REQUIREMENTS – Locate, in the data below, the line that contains "if empty is" and the line that contains "nodes[node].hide_render = nodes[node].hide_viewport"; reproduce exactly those two lines and every line between them, nothing more.

[Scripts that build objects]
----------

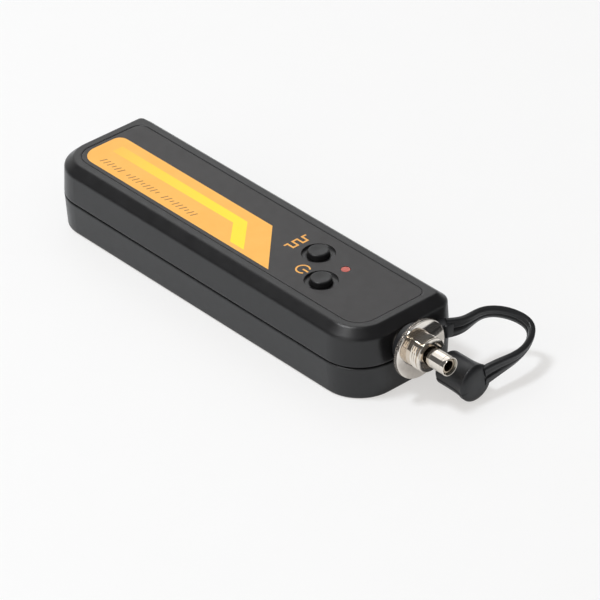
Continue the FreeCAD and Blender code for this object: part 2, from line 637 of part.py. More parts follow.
NODES = {
    "bottom_shell": bottom_shell,
    "top_shell": top_shell,
    "label_film": label_film,
    "battery_door": battery_door,
    "mode_button": mode_button,
    "power_button": power_button,
    "mode_switch": mode_switch,
    "power_switch": power_switch,
    "status_lamp": status_lamp,
    "circuit_board": circuit_board,
    "driver_chip": driver_chip,
    "smoothing_capacitor": smoothing_capacitor,
    "laser_barrel": laser_barrel,
    "laser_diode": laser_diode,
    "collimating_lens": collimating_lens,
    "adapter_body": adapter_body,
    "adapter_collar": adapter_collar,
    "ferrule_tube": ferrule_tube,
    "split_sleeve": split_sleeve,
    "cell_left": cell_left,
    "cell_right": cell_right,
    "bridge_plate": bridge_plate,
    "plate_left": plate_left,
    "plate_right": plate_right,
    "spring_far": spring_far,
    "spring_near": spring_near,
    "case_screw_1": screws[0],
    "case_screw_2": screws[1],
    "case_screw_3": screws[2],
    "case_screw_4": screws[3],
    "dust_cap": dust_cap,
}

os.makedirs("parts", exist_ok=True)
for node, obj in NODES.items():
    obj.Label = node
for obj in doc.Objects:
    bad = [s for s in obj.State if s in ("Invalid", "Error")]
    if bad:
        raise RuntimeError("%s is %s" % (obj.Name, bad))
for node, obj in NODES.items():
    shape = obj.Shape
    if shape.isNull() or not shape.isValid() or not shape.Solids:
        raise RuntimeError("%s has no valid solid" % node)
    shape.exportStep("parts/%s.step" % node)
    box = shape.BoundBox
    print("%-20s solids %d volume %9.2f  x %7.2f %7.2f  y %7.2f %7.2f  z %6.2f %6.2f" % (
        node, len(shape.Solids), shape.Volume, box.XMin, box.XMax, box.YMin, box.YMax, box.ZMin, box.ZMax))
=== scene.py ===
import math

import bpy
import numpy as np
from mathutils import Matrix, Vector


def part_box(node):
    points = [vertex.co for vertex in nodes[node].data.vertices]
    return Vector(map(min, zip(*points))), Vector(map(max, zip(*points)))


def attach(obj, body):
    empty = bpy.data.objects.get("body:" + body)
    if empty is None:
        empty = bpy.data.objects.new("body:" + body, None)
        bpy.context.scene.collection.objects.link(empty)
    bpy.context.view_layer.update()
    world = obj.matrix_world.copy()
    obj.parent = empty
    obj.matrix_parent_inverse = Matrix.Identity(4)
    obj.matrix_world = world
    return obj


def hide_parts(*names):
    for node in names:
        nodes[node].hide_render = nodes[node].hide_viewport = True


# A pocket visual fault locator for fibre links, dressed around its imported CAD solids.
# Lengths in this file are written in millimetres and turned to metres where a mesh is made.
# +X runs towards the fibre adapter, +Y to the far side, +Z up.

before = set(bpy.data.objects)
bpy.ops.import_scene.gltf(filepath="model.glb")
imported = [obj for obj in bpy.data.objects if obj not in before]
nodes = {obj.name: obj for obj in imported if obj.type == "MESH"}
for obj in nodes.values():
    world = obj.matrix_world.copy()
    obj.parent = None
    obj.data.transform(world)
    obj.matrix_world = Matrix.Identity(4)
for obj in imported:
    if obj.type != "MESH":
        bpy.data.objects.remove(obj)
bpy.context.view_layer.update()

MM = 0.001
TAU = 2 * math.pi
AXIS_Y, AXIS_Z = 0.0, 11.2        # optical axis of the adapter
CAP_Y, CAP_Z = 6.65, 4.42         # axis of the dust cap at rest
CELL_Y, CELL_Z = 5.45, 7.1        # axis of the far cell, and minus its Y for the near one
FILM_TOP = 16.98                  # upper face of the label film
RING_X, RING_Y = 22.9, -3.35      # centre of the printed power sign


# ---- surfaces ------------------------------------------------------------------------------------

def lay_grid(name, points, around=True, along=False, ends=(False, False)):
    """A mesh over a grid of points, rows by columns. `around` joins the last column to the first and
    `along` the last row to the first. A row marked in `ends` is a single point, a pole."""
    rows, cols = points.shape[:2]
    index = np.arange(rows * cols).reshape(rows, cols)
    if ends[0]:
        index[0] = index[0, 0]
    if ends[1]:
        index[-1] = index[-1, 0]
    if around:
        index = np.hstack([index, index[:, :1]])
    if along:
        index = np.vstack([index, index[:1]])
    quads = np.stack([index[:-1, :-1], index[:-1, 1:], index[1:, 1:], index[1:, :-1]], -1).reshape(-1, 4)
    used, quads = np.unique(quads, return_inverse=True)
    return mesh_of(name, points.reshape(-1, 3)[used], quads.reshape(-1, 4))


def capped(name, rings, first=None, last=None):
    """A mesh over rings of points, closed at both ends by a pole. A pole that isn't given is the
    middle of its ring."""
    first = rings[0].mean(0) if first is None else first
    last = rings[-1].mean(0) if last is None else last
    poles = [np.tile(point, (1, rings.shape[1], 1)) for point in (first, last)]
    return lay_grid(name, np.concatenate([poles[0], rings, poles[1]]), True, False, (True, True))


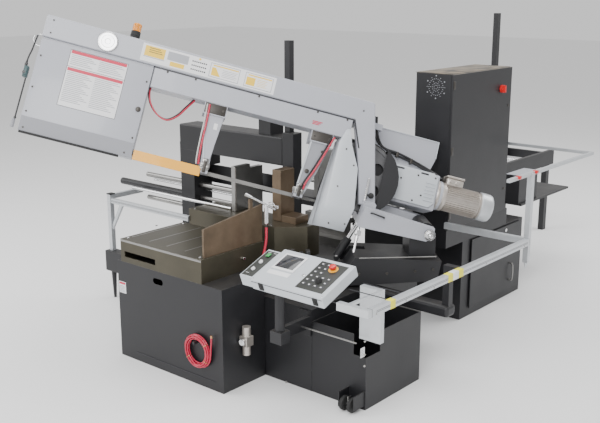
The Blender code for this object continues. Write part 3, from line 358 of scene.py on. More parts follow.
def smooth_route(points, spacing):
    """Points at about this spacing along a smooth curve through the given ones."""
    points = [Vector(point) for point in points]
    padded = [2 * points[0] - points[1]] + points + [2 * points[-1] - points[-2]]
    route = []
    for before, start, end, after in zip(padded, padded[1:], padded[2:], padded[3:]):
        steps = max(1, round((end - start).length / spacing))
        for step in range(steps):
            t = step / steps
            bend = (2 * before - 5 * start + 4 * end - after) * t * t
            bend += (3 * start - before - 3 * end + after) * t ** 3
            route.append(start + ((end - before) * t + bend) / 2)
    return route + [points[-1]]


def hose(name, points, radius, finish, body, replaces=()):
    """A round hose as a curve object along world points."""
    curve = bpy.data.curves.new(name, "CURVE")
    curve.dimensions = "3D"
    curve.bevel_depth = radius
    curve.bevel_resolution = 4
    curve.use_fill_caps = True
    spline = curve.splines.new("POLY")
    spline.points.add(len(points) - 1)
    for point, place in zip(spline.points, points):
        point.co = (*place, 1)
    spline.use_smooth = True
    curve.materials.append(MATERIALS[finish])
    piece = bpy.data.objects.new(name, curve)
    bpy.context.scene.collection.objects.link(piece)
    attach(piece, body)
    if replaces:
        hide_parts(*replaces)
    return piece


# Camera, floor and light

def build_studio():
    camera_data = bpy.data.cameras.new("camera")
    camera_data.lens = 54.49
    camera_data.sensor_width = 36
    camera = bpy.data.objects.new("camera", camera_data)
    camera.location = (4.195, -4.643, 2.65)
    camera.rotation_euler = (math.radians(76.054), 0, math.radians(40.272))
    bpy.context.scene.collection.objects.link(camera)
    bpy.context.scene.camera = camera
    mesh = bpy.data.meshes.new("studio_floor")
    low, high = -40.0, 40.0
    mesh.from_pydata([(low, low, 0), (high, low, 0), (high, high, 0), (low, high, 0)], [], [(0, 1, 2, 3)])
    material = bpy.data.materials.new("studio_floor")
    material.use_nodes = True
    shader = material.node_tree.nodes["Principled BSDF"]
    shader.inputs["Base Color"].default_value = (0.86, 0.86, 0.86, 1)
    shader.inputs["Roughness"].default_value = 0.8
    mesh.materials.append(material)
    floor = bpy.data.objects.new("studio_floor", mesh)
    bpy.context.scene.collection.objects.link(floor)
    world = bpy.data.worlds.new("studio")
    world.use_nodes = True
    world.node_tree.nodes["Background"].inputs["Color"].default_value = (1, 1, 1, 1)
    world.node_tree.nodes["Background"].inputs["Strength"].default_value = 0.85
    bpy.context.scene.world = world
    lights = (
        ("key", (3.5, -6.5, 6.0), 5.0, 620),
        ("left", (-6.0, -4.0, 5.0), 5.0, 330),
        ("back", (3.0, 7.0, 6.5), 5.0, 330),
        ("top", (-0.5, 0.5, 7.5), 5.0, 260),
    )
    for name, place, size, power in lights:
        data = bpy.data.lights.new(name, "AREA")
        data.size = size
        data.energy = power
        lamp = bpy.data.objects.new(name, data)
        lamp.location = place
        lamp.rotation_euler = (Vector((0, 0.5, 0.9)) - Vector(place)).to_track_quat("-Z", "Y").to_euler()
        bpy.context.scene.collection.objects.link(lamp)


# Hoses

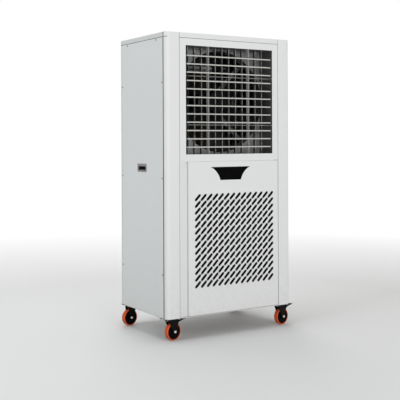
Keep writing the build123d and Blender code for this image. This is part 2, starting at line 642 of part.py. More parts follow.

----------

FULL RESPONSE –
    if empty is None:
        empty = bpy.data.objects.new("body:" + body, None)
        bpy.context.scene.collection.objects.link(empty)
    bpy.context.view_layer.update()
    world = obj.matrix_world.copy()
    obj.parent = empty
    obj.matrix_parent_inverse = Matrix.Identity(4)
    obj.matrix_world = world
    return obj


def hide_parts(*names):
    for node in names:
        nodes[node].hide_render = nodes[node].hide_viewport = True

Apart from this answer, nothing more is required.